----- Source data

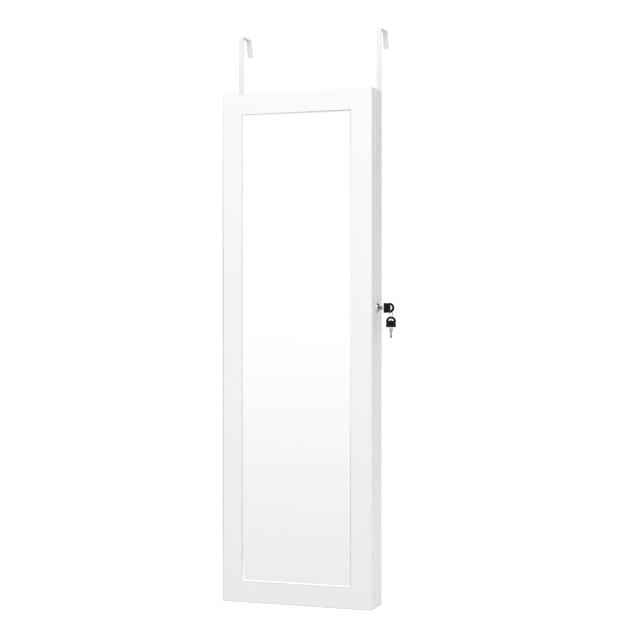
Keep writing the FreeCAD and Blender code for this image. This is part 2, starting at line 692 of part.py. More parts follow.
# ---------------------------------------------------------------- cam lock
ly, lz = -d.lock_back, d.lock_up
b = body("barrel_turned")
sk = sketch(b, "barrel_half", "XZ_Plane")
bore = d.plug + d.plug_clear
outline(sk, [(bore, -20), (d.barrel, -20), (d.barrel, 0), (d.flange, 0), (d.flange, d.flange_thick - d.flange_round, d.flange_round, -1), (d.flange - d.flange_round, d.flange_thick), (bore + 1.2, d.flange_thick), (bore, d.flange_thick - 0.6)])
rev = b.newObject("PartDesign::Revolution", "barrel_rev")
rev.Profile = sk
rev.ReferenceAxis = (sk, ["V_Axis"])
rev.Angle = 360
doc.recompute()
keep(place(b, half_w, ly, lz, TO_X), "lock_barrel")

b = body("nut_hex")
sk = sketch(b, "nut_outline", "YZ_Plane")
hexr = 12.0
outline(sk, [(hexr * math.cos(math.radians(60 * k)), hexr * math.sin(math.radians(60 * k))) for k in range(6)])
circle(sk, 0, 0, d.barrel)
pad(b, sk, 4)
keep(place(b, in_x - 4, ly, lz), "lock_nut")

b = body("plug_turned")
sk = sketch(b, "plug_outline", "YZ_Plane")
circle(sk, 0, 0, d.plug)
pad(b, sk, 23.7)
sk = sketch(b, "plug_tenon", "YZ_Plane")
rect(sk, -3.5, 3.5, -3.5, 3.5)
p = b.newObject("PartDesign::Pad", "plug_tenon_pad")
p.Profile = sk
p.Length = 1.9
p.Reversed = True
doc.recompute()
sk = sketch(b, "plug_keyway", "YZ_Plane", 23.7)
rect(sk, -1.2, 1.2, -2.9, 2.9)
pocket(b, sk, 14.5)
sk = sketch(b, "plug_thread", "YZ_Plane", -1.9)
circle(sk, 0, 0, 1.7)
pocket(b, sk, 8, back=True)
names = edges_where(b.Shape, lambda e: abs(e.CenterOfMass.x - 23.7) < 0.01 and abs(e.BoundBox.YLength - 2 * d.plug.v) < 0.1)
soften(b, b.Tip, names, 0.5)
keep(place(b, in_x - 8.2, ly, lz), "lock_plug")

b = body("cam_plate")
sk = sketch(b, "cam_outline", "YZ_Plane")
reach, finger = d.cam_reach, d.cam_finger
outline(sk, [(-6, -7.5), (6, -7.5), (6, 7), (4, 11), (4, reach - 2), (2, reach + 2), (-finger, reach + 2), (-finger, reach - 2), (-4, reach - 2), (-4, 11), (-6, 7)])
rect(sk, -3.5, 3.5, -3.5, 3.5)
pad(b, sk, 1.6)
keep(place(b, in_x - 10.0, ly, lz), "lock_cam")

b = body("cam_screw_turned")
sk = sketch(b, "cam_screw_half", "XZ_Plane")
outline(sk, [(0, -2.3), (3.6, -2.3), (4.6, -1.4), (4.6, 0), (1.7, 0), (1.7, 6), (0, 6)])
rev = b.newObject("PartDesign::Revolution", "cam_screw_rev")
rev.Profile = sk
rev.ReferenceAxis = (sk, ["V_Axis"])
rev.Angle = 360
doc.recompute()
keep(place(b, in_x - 10.1, ly, lz, TO_X), "cam_screw")


# ---------------------------------------------------------------- keys on their ring
def key(name):
    blade = body(name + "_shank")
    sk = sketch(blade, name + "_shank_outline", "XZ_Plane")
    outline(sk, [(6, 3), (0, 3), (0, 4.6), (-3, 4.5), (-8, 4.1), (-9.6, 3.2), (-11.6, 2.55), (-13.2, 1.9), (-14.6, 2.1), (-15.6, 1.5), (-16.6, 2.4),
                 (-18.2, 2.6), (-19, 1.9), (-20, 2.7), (-21.6, 2.7), (-22.4, 2.1), (-23.4, 2.3), (-25, 0.5), (-25, -0.5), (-23.6, -2.2),
                 (-22.8, -2.7), (-21, -2.7), (-20.2, -2.0), (-19.2, -2.6), (-17.6, -2.5), (-16.8, -1.6), (-15.4, -2.0), (-13.6, -1.9), (-11.6, -2.55), (-9.6, -3.2),
                 (-8, -4.1), (-3, -4.5), (0, -4.6), (0, -3), (6, -3)])
    pad(blade, sk, d.blade_thick, mid=True)
    head = body(name + "_grip")
    sk = sketch(head, name + "_grip_outline", "XZ_Plane")
    hr, hl = d.head_round, d.head_len
    outline(sk, [(1.4, -11.6), (10, -11.05), (hl, -11.7, hr, -1), (hl, 11.7), (10, 11.05), (1.4, 11.6, 1.4, -1), (0, 10.2), (0, -10.2, 1.4, -1)])
    pad(head, sk, d.head_thick, mid=True)
    sk = sketch(head, name + "_slot", "XZ_Plane")
    outline(sk, [(15, -6.6, 6.79, -1), (15, 6.6), (15, 3.6, 5.33, 1), (15, -3.6)])
    pocket(head, sk, 10, mid=True)
    for k, s in enumerate((1, -1)):     # shallow bare panel sunk in each face
        sk = sketch(head, "%s_panel%d" % (name, k), "XZ_Plane", d.head_thick / 2 * s)
        outline(sk, [(2.6, -8.6), (3.4, -9.4), (10.6, -9.1), (11.4, -8.3), (11.4, 8.3), (10.6, 9.1), (3.4, 9.4), (2.6, 8.6)])
        pocket(head, sk, 0.35, back=s < 0)
    c = cut(name + "_grip_c", head, [blade])
    return blade, head, c


kb, kh, kc = key("first")
head_x = half_w + d.head_out
place(kb, head_x, ly, lz)
place(kh, head_x, ly, lz)
keep(kb, "key_blade")
keep(kc, "key_head")
ring_x, ring_z = head_x + d.ring_at, lz - d.ring_drop
tor = doc.addObject("Part::Torus", "ring_torus")
tor.Radius1, tor.Radius2 = d.ring_round.v, d.wire.v
bind(tor, "Radius1", d.ring_round)
bind(tor, "Radius2", d.wire)
keep(place(tor, ring_x, ly, ring_z, TO_X), "key_ring")
sb, sh, sc = key("spare")
spare_z = ring_z - d.ring_round - d.spare_at
place(sb, ring_x, ly, spare_z, TO_MX)
place(sh, ring_x, ly, spare_z, TO_MX)
keep(sb, "spare_key_blade")
keep(sc, "spare_key_head")

# ---------------------------------------------------------------- test and write
doc.recompute()
bad = [o.Name for o in doc.Objects if "Invalid" in o.State or "Error" in o.State]
if bad:
    raise RuntimeError("failed objects: " + ", ".join(bad))
labels = [o.Label for o in SUBPARTS]
if len(set(labels)) != len(labels):
    raise RuntimeError("a label is used twice")
for o in SUBPARTS:
    s = o.Shape
    if s.isNull() or not s.isValid() or not s.Solids:
        raise RuntimeError(o.Label + ": empty or invalid shape")
for f in os.listdir("parts"):
    if f.endswith(".step") and f[:-5] not in labels:
        os.remove(os.path.join("parts", f))
for o in SUBPARTS:
    o.Shape.exportStep(os.path.join("parts", o.Label + ".step"))
print(len(SUBPARTS), "sub-parts")
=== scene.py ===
import json
import math
import random

import bmesh
import bpy
from mathutils import Matrix, Vector, noise

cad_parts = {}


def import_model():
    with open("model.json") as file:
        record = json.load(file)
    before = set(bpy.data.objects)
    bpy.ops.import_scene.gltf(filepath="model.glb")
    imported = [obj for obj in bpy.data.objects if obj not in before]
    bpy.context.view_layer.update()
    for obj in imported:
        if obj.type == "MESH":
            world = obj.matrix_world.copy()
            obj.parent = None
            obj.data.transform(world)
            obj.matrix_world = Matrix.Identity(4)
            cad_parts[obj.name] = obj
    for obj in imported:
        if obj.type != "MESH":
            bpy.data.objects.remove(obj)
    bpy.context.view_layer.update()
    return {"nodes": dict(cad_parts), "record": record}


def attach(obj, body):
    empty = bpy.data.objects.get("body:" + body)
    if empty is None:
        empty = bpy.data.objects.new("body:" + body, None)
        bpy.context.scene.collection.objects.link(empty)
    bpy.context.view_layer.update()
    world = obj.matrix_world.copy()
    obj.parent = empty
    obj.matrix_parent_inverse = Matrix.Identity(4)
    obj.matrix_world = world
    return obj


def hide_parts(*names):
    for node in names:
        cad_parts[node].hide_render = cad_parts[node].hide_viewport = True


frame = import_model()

NODES = frame["nodes"]
scene = bpy.context.scene


# ------------------------------------------------------------------ camera
cam_data = bpy.data.cameras.new("camera")
cam = bpy.data.objects.new("camera", cam_data)
scene.collection.objects.link(cam)
cam.location = (1.188, -3.319, 0.069)
cam.rotation_euler = (math.radians(90), 0, math.radians(19.2))
cam_data.sensor_width = 36
cam_data.lens = 83.3
cam_data.shift_y = -0.002
cam_data.clip_start, cam_data.clip_end = 0.05, 200
scene.camera = cam
scene.view_settings.view_transform = "Standard"
scene.view_settings.look = "None"


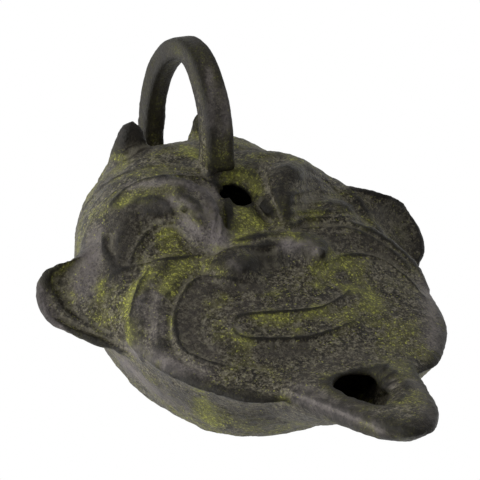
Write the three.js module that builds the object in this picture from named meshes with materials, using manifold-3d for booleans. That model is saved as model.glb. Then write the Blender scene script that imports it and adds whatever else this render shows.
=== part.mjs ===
// A hollow cast bronze oil lamp shaped as a comic mask lying face up, in millimetres.
// The nozzle points towards -Y, the forehead is at +Y, and the flat underside rests on Z = 0.
import * as THREE from "three";
import { mergeVertices } from "three/addons/utils/BufferGeometryUtils.js";
import Module from "manifold-3d";

const wasm = await Module();
wasm.setup();

// Walls of the casting.
const SIDE_WALL = 2.8;
const ROOF_WALL = 3.0;
const FLOOR_WALL = 3.2;

// The bowl seen from above: the right half of its outline, from the nozzle end round to the back.
const OUTLINE = [
  [0, -51], [12, -50.5], [22.4, -47.7], [29.4, -40], [33.6, -28], [36.4, -16], [37.4, -4],
  [36.5, 8], [33, 19], [28, 30], [21.2, 41], [11.8, 49], [0, 52],
];
const CENTRE_Y = 2;
const FLAT_SHARE = 0.4;

// Heights along the length, each as [y, value].
const RIM_HEIGHT = [[-50, 20.5], [-36, 22.3], [-21, 24.5], [0, 27.5], [25, 31], [52, 34]];
const CREST_HEIGHT = [
  [-50, 24.3], [-43, 25.8], [-36, 28.2], [-30, 30.6], [-20, 34], [-12, 37.6], [-4, 42],
  [5, 47], [14, 51], [26, 54.6], [36, 54.8], [45, 51.6], [52, 45],
];
const TOP_FLATNESS = [[-50, 3], [-20, 3.2], [0, 3.3], [15, 2.8], [30, 2.4], [52, 2.3]];
const TOP_FULLNESS = [[-50, 0.42], [0, 0.45], [15, 0.5], [30, 0.52], [52, 0.5]];
const BELLY_POWER = 0.84;
const BELLY_POWER_FRONT = 0.8;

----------

To do:
Everything from the line containing "Write the three.js" down to the line containing "const FLOOR_WALL = 3.2;" should be retyped exactly, both lines included, and nothing more.

Written answer:
Write the three.js module that builds the object in this picture from named meshes with materials, using manifold-3d for booleans. That model is saved as model.glb. Then write the Blender scene script that imports it and adds whatever else this render shows.
=== part.mjs ===
// A hollow cast bronze oil lamp shaped as a comic mask lying face up, in millimetres.
// The nozzle points towards -Y, the forehead is at +Y, and the flat underside rests on Z = 0.
import * as THREE from "three";
import { mergeVertices } from "three/addons/utils/BufferGeometryUtils.js";
import Module from "manifold-3d";

const wasm = await Module();
wasm.setup();

// Walls of the casting.
const SIDE_WALL = 2.8;
const ROOF_WALL = 3.0;
const FLOOR_WALL = 3.2;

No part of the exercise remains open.